Während die vom Vertriebsleiter erhobene Kündigungsschutzklage in erster Instanz abgewiesen worden war, drehte das Landesarbeitsgericht Berlin-Brandenburg den Spieß zulasten des Arbeitgebers um.

Und zwar nicht, weil der Vertriebsleiter unschuldig war.

Der Kündigungsschutzklage wurde vielmehr nur deshalb stattgegeben, weil die Ermittlungsergebnisse der Detektei nicht verwertbar waren.
 
Eine solch verdeckte Überwachung ist nämlich ein schwerer Eingriff in das Persönlichkeitsrecht. Und dieser Eingriff ist (auch laut der Rechtsprechung des Bundesarbeitsgerichts) nur zulässig, wenn ein auf konkrete Tatsachen gestützter Verdacht für das Vorliegen schwerwiegender Pflichtverletzungen besteht.

Konkrete Verdachtstatsachen dafür, dass der Vertriebsleiter seiner Tätigkeit nicht nachkam, konnte der Arbeitgeber allerdings nicht aufbieten.

Die einzige Tatsache, die er hatte, war der Umsatzrückgang. Hierfür kann es aber viele Erklärungen geben, auch solche, die nichts mit einem Fehlverhalten des Arbeitnehmers zu tun haben.

Und genau das war das Problem.

Ergänzend weist das Landesarbeitsgericht Berlin-Brandenburg darauf hin, dass es wohl auch andere, weniger einschneidende Maßnahmen gegeben hätte, um der schlechten Performance des Vertriebsleiters auf den Grund zu gehen.

Die Entscheidung ist richtig und stimmt mit den Vorgaben des § 26 Abs. 1 Satz 2 Bundesdatenschutzgesetz überein.

Arbeitgeber mit unproduktiven Arbeitnehmer:innen im Homeoffice sind daher gut beraten, erst einmal andere Maßnahmen zu ergreifen. Denn davon gibt es viele. So kann man Beschäftigte im Homeoffice bspw. verpflichten, Tätigkeitsberichte vorzulegen, ihnen Aufgaben zuweise, um Erklärung bitten, falls sie diese nicht fristgerecht erledigt haben etc.

Dieses Direktionsrecht steht Arbeitgebern – und das sollten diese nicht vergessen – auch gegenüber einem Vertriebsleiter oder anderen Führungskräften zu.

Vorschnell eine Detektei einzuschalten, kann sich jedenfalls böse rächen.

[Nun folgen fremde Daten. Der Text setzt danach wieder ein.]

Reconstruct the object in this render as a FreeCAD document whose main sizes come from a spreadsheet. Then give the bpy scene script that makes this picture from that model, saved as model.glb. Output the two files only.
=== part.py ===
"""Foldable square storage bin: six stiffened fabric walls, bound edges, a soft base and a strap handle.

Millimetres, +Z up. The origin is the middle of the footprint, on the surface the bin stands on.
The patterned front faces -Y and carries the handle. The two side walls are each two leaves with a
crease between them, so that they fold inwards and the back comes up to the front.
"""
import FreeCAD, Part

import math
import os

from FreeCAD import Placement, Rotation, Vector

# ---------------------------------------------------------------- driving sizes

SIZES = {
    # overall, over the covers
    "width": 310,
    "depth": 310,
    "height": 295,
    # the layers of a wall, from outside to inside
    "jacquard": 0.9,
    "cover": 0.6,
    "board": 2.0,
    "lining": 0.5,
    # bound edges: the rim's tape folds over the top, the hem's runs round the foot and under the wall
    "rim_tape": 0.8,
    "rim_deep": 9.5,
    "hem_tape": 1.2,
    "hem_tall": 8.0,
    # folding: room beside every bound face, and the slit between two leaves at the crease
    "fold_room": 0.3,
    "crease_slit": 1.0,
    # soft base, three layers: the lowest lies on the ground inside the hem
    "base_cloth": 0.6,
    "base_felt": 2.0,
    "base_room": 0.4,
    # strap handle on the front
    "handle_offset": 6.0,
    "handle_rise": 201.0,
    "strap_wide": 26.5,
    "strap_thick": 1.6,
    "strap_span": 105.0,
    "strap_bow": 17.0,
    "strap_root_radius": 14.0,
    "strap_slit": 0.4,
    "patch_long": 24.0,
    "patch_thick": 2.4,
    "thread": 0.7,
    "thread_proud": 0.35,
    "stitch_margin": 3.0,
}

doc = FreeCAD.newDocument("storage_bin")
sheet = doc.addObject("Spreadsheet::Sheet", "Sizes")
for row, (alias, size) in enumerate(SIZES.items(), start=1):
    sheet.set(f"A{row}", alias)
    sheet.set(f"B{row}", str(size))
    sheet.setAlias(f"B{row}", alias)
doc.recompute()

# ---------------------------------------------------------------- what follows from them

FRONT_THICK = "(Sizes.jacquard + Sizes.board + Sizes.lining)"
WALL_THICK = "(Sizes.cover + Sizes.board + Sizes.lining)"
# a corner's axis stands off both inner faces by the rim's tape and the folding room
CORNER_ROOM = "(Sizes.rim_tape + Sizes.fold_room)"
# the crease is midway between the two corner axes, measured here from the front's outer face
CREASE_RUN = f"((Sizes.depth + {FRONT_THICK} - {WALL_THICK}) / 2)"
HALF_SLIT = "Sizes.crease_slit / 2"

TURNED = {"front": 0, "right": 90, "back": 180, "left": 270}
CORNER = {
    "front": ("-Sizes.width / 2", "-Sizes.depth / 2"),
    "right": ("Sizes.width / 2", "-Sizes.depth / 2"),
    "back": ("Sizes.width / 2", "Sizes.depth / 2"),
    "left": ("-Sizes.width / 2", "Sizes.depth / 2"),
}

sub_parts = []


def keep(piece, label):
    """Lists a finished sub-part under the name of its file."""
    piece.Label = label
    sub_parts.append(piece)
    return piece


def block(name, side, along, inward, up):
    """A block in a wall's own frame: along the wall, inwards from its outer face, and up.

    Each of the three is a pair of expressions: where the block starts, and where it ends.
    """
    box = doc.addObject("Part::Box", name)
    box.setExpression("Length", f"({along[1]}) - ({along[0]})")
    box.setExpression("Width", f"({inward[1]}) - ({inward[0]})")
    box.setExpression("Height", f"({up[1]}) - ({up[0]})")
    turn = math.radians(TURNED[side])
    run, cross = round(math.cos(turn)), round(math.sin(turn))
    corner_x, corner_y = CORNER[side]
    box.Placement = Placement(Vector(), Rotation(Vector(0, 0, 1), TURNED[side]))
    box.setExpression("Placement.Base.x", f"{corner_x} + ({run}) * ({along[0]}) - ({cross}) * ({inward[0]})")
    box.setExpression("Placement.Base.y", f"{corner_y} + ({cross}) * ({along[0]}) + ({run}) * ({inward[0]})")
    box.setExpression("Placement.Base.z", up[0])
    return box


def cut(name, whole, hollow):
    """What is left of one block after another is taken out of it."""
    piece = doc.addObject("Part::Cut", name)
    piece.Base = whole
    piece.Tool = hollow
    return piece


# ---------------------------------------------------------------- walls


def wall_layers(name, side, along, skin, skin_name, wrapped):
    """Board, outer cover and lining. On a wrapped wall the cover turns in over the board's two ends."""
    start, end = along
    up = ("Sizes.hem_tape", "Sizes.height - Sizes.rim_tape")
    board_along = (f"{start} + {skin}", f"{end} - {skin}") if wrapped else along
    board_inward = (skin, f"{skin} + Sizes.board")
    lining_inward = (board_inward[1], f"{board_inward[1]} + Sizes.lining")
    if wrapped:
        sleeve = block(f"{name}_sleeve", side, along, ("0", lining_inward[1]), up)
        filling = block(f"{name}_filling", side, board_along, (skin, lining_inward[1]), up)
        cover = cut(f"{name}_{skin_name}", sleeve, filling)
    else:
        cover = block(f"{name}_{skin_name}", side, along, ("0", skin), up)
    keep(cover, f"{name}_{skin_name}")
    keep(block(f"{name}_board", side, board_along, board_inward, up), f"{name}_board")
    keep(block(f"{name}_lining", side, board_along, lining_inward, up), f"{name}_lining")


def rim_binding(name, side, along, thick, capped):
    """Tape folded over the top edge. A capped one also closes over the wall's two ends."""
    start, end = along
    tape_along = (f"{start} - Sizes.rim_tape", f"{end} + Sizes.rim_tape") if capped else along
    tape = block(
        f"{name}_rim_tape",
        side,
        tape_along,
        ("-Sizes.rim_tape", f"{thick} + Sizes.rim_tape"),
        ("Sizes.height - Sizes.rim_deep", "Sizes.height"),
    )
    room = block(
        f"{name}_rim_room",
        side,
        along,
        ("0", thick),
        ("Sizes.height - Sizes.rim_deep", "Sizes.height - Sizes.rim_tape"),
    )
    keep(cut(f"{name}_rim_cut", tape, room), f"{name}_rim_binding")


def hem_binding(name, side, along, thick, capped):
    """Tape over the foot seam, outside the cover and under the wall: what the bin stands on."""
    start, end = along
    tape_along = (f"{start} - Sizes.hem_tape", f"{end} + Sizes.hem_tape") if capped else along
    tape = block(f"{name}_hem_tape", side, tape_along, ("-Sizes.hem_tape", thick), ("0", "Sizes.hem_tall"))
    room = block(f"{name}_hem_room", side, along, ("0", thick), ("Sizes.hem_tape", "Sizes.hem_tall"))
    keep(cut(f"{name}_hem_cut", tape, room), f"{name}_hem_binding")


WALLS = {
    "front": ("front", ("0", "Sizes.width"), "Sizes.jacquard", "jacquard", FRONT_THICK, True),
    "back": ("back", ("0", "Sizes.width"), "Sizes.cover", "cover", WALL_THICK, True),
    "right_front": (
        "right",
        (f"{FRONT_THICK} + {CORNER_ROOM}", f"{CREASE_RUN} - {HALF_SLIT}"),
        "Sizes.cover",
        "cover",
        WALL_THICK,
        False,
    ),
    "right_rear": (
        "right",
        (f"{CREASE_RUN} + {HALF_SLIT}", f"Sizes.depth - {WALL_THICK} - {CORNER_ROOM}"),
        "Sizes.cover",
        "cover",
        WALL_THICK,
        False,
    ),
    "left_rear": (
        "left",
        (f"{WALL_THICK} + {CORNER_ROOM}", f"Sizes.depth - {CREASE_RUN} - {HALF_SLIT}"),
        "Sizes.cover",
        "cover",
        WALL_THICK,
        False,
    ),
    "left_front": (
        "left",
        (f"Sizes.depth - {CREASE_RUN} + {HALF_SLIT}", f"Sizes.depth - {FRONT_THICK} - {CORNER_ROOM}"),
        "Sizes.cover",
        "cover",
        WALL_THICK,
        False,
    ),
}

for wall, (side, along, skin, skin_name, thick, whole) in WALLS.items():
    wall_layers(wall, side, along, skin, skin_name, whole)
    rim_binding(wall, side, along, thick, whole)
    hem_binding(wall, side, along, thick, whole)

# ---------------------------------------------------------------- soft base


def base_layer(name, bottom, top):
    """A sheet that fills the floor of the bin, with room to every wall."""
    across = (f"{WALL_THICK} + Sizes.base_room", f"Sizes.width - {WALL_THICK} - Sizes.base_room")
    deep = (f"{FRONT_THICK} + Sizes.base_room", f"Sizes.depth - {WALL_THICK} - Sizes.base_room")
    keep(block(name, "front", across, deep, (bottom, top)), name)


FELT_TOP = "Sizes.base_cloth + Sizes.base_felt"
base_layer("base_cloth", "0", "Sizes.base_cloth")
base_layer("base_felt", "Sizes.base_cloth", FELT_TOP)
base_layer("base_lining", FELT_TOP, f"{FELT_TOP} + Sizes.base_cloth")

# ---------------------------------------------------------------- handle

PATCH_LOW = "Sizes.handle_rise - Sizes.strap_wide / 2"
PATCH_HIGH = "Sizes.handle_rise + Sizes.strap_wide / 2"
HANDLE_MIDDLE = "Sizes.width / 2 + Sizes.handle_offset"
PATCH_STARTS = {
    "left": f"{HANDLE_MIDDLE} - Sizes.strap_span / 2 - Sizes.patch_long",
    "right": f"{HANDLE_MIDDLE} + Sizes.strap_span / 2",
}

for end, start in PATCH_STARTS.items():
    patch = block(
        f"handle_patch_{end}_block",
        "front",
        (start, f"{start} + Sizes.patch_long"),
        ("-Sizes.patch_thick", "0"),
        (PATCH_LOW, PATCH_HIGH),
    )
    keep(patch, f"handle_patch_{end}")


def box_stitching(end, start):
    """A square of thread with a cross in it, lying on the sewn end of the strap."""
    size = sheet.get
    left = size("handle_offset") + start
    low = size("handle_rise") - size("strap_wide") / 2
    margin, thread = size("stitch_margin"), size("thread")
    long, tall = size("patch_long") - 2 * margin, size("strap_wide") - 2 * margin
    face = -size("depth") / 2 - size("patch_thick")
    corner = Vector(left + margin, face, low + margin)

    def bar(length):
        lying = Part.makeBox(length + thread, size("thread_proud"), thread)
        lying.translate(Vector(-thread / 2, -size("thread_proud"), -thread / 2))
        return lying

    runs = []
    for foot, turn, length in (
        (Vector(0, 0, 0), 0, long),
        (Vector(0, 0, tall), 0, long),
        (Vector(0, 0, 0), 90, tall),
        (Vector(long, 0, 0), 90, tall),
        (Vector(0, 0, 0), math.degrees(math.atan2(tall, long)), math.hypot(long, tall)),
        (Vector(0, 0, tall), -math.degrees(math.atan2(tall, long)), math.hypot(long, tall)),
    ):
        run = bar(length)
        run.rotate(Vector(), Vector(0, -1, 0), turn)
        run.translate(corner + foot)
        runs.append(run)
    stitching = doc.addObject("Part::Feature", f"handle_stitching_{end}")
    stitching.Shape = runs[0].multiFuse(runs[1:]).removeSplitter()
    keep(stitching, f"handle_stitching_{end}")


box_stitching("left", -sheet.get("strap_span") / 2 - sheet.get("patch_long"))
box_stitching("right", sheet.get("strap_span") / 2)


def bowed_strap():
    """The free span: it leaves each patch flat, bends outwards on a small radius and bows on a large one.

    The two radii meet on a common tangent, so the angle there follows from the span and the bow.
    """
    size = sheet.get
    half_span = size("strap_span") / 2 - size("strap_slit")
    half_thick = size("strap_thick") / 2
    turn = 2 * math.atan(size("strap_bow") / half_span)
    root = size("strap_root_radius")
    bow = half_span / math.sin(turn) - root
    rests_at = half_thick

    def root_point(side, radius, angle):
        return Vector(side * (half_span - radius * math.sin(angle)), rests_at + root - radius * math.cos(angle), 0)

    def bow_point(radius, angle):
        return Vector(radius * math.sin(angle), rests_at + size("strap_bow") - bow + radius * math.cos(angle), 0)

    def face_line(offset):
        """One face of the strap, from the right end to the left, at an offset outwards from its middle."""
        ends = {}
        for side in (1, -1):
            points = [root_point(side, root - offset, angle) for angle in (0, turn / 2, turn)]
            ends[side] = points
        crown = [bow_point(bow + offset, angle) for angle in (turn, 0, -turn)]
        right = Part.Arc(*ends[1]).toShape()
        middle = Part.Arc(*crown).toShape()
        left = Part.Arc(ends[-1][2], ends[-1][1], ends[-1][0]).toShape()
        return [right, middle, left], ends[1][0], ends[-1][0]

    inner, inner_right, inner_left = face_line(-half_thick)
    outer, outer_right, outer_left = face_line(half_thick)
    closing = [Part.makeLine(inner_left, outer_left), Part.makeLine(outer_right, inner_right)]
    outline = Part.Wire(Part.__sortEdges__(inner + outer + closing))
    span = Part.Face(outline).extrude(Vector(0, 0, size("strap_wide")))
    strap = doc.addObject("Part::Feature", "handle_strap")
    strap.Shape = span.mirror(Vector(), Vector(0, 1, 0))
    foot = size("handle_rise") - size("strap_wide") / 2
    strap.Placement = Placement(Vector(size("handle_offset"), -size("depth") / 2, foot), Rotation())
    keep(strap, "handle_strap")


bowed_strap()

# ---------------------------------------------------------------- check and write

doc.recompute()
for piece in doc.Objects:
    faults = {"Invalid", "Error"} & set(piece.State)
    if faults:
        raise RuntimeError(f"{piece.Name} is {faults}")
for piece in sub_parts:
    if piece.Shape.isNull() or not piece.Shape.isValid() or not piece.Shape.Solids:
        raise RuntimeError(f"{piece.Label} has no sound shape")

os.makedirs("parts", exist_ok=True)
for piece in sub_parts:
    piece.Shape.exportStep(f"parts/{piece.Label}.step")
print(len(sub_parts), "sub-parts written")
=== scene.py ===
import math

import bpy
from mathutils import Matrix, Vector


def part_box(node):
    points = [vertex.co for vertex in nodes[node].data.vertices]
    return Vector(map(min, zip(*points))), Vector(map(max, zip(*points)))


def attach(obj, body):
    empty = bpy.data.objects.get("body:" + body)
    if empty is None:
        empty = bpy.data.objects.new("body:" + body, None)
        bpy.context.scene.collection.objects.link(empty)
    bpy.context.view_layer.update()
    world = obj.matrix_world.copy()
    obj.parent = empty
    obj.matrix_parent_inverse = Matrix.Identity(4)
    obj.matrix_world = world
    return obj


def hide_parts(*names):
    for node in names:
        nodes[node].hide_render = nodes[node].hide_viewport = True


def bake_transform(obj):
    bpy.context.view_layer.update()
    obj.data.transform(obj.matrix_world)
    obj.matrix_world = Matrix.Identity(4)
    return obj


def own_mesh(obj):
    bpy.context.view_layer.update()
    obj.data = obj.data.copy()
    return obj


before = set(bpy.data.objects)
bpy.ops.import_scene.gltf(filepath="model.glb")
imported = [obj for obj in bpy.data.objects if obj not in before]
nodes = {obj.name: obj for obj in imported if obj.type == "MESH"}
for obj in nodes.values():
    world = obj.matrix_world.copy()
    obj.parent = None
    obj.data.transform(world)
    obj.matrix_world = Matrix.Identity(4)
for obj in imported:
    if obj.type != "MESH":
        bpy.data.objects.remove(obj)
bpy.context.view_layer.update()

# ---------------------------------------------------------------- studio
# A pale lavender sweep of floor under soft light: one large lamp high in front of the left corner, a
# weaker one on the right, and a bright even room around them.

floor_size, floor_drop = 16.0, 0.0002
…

Denn dann läuft man Gefahr, einen Mitarbeiter weiterbeschäftigen zu müssen, der einen nachweislich betrogen hat.

Und denken Sie bitte auch daran: Verstöße gegen den Datenschutz können außerdem Schadenersatzansprüche der betroffenen Arbeitnehmer:innen zur Folge haben. Für Fälle dieser Art wurden bisher bereits Schadenersatzansprüche von Euro 2.000,00 ausgeurteilt. Da ist nicht viel, aber besonders ärgerlich; die zusätzlich anfallenden Bußgelder der Datenschutzaufsichtsbehörden liegen noch deutlich darüber.